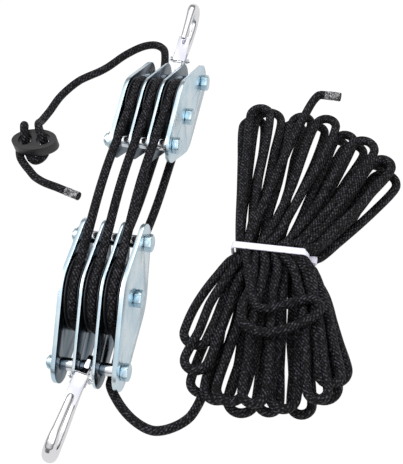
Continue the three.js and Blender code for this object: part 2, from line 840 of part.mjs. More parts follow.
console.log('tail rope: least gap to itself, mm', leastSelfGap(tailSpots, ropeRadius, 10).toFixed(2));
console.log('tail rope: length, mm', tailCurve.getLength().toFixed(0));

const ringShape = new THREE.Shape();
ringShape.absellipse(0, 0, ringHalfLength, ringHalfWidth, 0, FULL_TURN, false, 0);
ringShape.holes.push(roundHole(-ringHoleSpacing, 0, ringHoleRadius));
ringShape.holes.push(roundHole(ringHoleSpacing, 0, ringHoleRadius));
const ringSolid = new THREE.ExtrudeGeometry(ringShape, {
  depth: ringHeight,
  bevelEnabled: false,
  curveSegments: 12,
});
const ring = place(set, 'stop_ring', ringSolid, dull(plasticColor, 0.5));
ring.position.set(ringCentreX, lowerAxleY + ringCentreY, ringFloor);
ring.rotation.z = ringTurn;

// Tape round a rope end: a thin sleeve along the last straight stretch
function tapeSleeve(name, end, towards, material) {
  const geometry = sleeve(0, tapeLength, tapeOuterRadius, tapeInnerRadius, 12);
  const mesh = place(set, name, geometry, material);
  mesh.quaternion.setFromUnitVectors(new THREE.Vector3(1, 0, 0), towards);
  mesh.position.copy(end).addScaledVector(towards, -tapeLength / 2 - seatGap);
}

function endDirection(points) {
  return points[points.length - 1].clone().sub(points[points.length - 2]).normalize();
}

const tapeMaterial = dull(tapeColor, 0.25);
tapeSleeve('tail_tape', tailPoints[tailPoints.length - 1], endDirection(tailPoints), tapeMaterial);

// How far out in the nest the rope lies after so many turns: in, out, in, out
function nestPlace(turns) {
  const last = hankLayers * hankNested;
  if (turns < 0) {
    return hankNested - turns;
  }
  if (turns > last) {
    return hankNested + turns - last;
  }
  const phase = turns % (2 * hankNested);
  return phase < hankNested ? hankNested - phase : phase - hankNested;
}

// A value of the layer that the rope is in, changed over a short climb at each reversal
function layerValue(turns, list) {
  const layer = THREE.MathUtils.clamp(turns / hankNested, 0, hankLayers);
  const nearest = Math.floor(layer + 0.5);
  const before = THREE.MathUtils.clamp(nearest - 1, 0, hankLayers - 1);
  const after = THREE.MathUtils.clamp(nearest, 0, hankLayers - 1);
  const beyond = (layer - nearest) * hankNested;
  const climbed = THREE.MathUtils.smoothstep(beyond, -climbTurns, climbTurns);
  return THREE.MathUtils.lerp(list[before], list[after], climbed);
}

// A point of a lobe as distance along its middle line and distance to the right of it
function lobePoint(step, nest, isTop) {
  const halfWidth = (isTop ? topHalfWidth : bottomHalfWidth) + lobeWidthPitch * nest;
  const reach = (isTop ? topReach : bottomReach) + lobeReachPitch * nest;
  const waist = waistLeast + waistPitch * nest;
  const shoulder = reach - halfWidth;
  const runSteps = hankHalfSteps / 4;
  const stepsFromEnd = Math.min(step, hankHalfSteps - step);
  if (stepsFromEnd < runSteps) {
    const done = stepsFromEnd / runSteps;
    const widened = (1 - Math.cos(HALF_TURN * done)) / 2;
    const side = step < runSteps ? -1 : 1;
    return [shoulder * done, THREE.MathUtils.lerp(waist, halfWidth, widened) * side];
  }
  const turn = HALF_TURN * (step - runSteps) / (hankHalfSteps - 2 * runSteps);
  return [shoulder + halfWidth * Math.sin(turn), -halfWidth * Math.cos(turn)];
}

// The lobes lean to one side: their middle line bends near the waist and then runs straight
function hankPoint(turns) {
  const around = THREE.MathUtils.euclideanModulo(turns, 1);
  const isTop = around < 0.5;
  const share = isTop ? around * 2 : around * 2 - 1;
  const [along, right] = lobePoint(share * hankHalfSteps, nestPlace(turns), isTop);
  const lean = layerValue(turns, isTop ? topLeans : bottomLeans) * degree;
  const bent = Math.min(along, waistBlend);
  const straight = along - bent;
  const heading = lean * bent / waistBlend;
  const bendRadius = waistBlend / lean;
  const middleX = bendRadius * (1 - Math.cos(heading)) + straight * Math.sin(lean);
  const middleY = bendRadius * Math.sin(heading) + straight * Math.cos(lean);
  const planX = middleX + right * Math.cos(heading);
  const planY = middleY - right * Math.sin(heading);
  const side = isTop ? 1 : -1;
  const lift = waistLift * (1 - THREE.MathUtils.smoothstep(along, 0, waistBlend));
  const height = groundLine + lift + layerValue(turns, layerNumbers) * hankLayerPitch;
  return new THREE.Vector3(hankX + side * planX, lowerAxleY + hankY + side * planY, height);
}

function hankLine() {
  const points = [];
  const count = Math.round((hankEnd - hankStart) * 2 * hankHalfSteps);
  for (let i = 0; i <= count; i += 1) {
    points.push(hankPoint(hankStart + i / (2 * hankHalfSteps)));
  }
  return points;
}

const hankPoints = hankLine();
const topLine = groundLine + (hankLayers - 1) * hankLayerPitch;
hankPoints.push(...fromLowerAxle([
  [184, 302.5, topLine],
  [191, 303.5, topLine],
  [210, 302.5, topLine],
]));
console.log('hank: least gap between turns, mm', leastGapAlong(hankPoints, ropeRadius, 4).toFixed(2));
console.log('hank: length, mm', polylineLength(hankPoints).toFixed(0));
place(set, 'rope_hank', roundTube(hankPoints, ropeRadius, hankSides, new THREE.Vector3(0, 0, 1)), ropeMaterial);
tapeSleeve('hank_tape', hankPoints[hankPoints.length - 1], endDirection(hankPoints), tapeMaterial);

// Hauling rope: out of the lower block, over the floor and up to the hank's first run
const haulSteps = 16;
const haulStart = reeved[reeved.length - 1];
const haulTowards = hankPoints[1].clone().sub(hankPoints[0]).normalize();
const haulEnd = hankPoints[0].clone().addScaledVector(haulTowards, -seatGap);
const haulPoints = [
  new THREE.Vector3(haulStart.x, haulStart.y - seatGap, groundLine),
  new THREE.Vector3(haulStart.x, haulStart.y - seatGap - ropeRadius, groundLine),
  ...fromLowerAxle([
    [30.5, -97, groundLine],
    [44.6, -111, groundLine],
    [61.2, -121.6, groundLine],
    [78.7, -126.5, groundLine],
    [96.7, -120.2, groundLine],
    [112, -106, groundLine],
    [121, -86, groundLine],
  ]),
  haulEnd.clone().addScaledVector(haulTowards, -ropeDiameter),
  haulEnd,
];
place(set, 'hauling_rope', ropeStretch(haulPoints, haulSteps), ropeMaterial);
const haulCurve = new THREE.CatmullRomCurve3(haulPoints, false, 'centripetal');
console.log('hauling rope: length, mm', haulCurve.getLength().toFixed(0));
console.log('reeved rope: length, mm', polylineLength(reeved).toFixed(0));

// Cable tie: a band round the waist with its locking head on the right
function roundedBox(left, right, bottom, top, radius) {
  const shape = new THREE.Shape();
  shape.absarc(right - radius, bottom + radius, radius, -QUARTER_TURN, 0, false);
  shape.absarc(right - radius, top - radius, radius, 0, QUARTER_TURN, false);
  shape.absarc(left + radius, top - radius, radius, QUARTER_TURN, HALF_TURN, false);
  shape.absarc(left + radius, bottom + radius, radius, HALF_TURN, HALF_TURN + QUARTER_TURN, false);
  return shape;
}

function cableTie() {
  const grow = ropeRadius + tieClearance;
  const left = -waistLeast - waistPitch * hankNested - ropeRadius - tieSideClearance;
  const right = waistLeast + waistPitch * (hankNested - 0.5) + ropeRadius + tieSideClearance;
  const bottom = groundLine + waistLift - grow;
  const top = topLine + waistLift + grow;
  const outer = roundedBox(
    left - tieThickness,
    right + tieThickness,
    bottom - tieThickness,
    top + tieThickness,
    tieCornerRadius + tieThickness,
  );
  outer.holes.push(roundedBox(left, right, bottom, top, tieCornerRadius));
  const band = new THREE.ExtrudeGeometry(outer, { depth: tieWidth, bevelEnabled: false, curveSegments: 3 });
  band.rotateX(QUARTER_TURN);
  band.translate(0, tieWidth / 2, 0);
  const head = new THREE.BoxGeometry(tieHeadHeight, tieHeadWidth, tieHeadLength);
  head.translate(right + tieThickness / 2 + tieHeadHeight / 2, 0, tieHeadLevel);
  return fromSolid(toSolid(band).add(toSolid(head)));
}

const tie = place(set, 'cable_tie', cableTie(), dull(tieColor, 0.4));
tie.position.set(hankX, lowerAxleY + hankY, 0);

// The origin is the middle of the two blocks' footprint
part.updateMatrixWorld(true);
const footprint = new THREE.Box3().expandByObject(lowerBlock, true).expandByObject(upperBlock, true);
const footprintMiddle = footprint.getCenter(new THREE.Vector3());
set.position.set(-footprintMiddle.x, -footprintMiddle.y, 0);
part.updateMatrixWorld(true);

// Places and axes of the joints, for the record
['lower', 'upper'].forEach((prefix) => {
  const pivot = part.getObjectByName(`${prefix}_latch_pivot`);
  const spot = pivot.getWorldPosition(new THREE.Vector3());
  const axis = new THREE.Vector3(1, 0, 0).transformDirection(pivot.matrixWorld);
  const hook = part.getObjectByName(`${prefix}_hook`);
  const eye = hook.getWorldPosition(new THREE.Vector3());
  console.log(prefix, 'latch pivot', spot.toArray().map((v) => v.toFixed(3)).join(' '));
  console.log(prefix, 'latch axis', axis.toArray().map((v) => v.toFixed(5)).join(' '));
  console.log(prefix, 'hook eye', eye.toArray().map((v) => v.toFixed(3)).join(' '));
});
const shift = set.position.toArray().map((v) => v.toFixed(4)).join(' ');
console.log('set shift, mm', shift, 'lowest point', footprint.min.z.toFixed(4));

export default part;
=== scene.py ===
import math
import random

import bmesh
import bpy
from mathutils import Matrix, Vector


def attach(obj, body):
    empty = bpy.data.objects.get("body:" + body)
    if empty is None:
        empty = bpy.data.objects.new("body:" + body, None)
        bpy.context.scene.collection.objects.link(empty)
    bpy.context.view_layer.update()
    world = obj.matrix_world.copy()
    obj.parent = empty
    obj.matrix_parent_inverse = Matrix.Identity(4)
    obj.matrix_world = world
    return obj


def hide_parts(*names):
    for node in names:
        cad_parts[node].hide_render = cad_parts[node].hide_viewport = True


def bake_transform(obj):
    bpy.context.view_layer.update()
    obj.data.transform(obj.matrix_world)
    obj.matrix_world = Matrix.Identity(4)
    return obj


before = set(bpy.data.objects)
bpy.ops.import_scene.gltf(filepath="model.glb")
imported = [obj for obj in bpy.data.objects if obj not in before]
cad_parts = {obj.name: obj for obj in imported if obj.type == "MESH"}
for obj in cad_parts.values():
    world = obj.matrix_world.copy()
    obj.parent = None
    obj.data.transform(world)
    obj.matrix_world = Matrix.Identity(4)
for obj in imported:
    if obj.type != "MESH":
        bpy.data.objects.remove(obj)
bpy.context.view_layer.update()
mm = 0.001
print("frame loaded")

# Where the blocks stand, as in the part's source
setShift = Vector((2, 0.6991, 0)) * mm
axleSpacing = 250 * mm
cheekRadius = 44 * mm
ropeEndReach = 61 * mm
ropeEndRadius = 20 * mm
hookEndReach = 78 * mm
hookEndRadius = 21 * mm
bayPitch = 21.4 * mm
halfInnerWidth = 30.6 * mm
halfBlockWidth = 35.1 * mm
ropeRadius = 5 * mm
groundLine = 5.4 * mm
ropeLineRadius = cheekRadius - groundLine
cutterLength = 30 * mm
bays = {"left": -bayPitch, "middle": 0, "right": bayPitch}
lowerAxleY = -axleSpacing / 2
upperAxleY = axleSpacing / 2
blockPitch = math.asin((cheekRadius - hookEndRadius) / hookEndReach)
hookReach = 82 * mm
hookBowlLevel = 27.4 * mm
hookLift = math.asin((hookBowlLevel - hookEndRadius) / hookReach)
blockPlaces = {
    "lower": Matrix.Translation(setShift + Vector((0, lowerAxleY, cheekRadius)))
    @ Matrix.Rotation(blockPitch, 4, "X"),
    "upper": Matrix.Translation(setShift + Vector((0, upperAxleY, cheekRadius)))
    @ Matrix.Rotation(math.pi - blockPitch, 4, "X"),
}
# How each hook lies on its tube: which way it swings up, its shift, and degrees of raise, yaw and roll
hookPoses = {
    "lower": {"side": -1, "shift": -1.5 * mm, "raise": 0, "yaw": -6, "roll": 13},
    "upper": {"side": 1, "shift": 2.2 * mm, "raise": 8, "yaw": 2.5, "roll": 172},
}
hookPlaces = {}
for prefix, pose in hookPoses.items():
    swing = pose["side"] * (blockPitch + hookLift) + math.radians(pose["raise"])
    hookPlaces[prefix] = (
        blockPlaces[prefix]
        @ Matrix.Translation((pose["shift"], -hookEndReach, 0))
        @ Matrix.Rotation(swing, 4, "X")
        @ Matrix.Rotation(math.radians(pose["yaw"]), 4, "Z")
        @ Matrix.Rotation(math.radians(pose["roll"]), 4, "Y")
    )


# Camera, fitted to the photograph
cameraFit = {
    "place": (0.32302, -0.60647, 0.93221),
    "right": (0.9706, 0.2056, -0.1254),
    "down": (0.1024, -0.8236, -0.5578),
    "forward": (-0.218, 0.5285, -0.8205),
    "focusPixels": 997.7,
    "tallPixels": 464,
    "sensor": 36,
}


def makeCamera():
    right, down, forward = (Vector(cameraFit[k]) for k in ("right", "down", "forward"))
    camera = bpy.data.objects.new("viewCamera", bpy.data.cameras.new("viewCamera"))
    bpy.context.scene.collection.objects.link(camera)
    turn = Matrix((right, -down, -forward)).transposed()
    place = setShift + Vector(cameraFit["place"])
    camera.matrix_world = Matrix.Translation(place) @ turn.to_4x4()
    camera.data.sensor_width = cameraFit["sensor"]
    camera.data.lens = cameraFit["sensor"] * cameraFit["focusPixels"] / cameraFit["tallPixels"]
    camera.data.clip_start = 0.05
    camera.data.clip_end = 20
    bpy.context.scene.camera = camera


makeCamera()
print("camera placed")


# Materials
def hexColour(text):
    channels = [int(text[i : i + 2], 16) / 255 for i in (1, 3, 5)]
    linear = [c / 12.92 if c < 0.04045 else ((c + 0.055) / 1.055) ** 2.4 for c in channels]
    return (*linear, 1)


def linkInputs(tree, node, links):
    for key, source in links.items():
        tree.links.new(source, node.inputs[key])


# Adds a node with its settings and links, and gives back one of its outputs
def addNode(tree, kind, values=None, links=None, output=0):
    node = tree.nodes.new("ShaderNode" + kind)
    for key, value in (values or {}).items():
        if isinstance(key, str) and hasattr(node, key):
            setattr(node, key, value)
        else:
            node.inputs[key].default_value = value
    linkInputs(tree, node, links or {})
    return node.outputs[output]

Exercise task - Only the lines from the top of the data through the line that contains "length, mm', tailCurve.getLength().toFixed(0));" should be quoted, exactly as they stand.

Answer to the task -
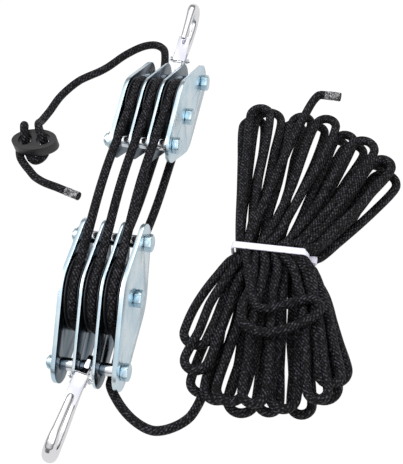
Continue the three.js and Blender code for this object: part 2, from line 840 of part.mjs. More parts follow.
console.log('tail rope: least gap to itself, mm', leastSelfGap(tailSpots, ropeRadius, 10).toFixed(2));
console.log('tail rope: length, mm', tailCurve.getLength().toFixed(0));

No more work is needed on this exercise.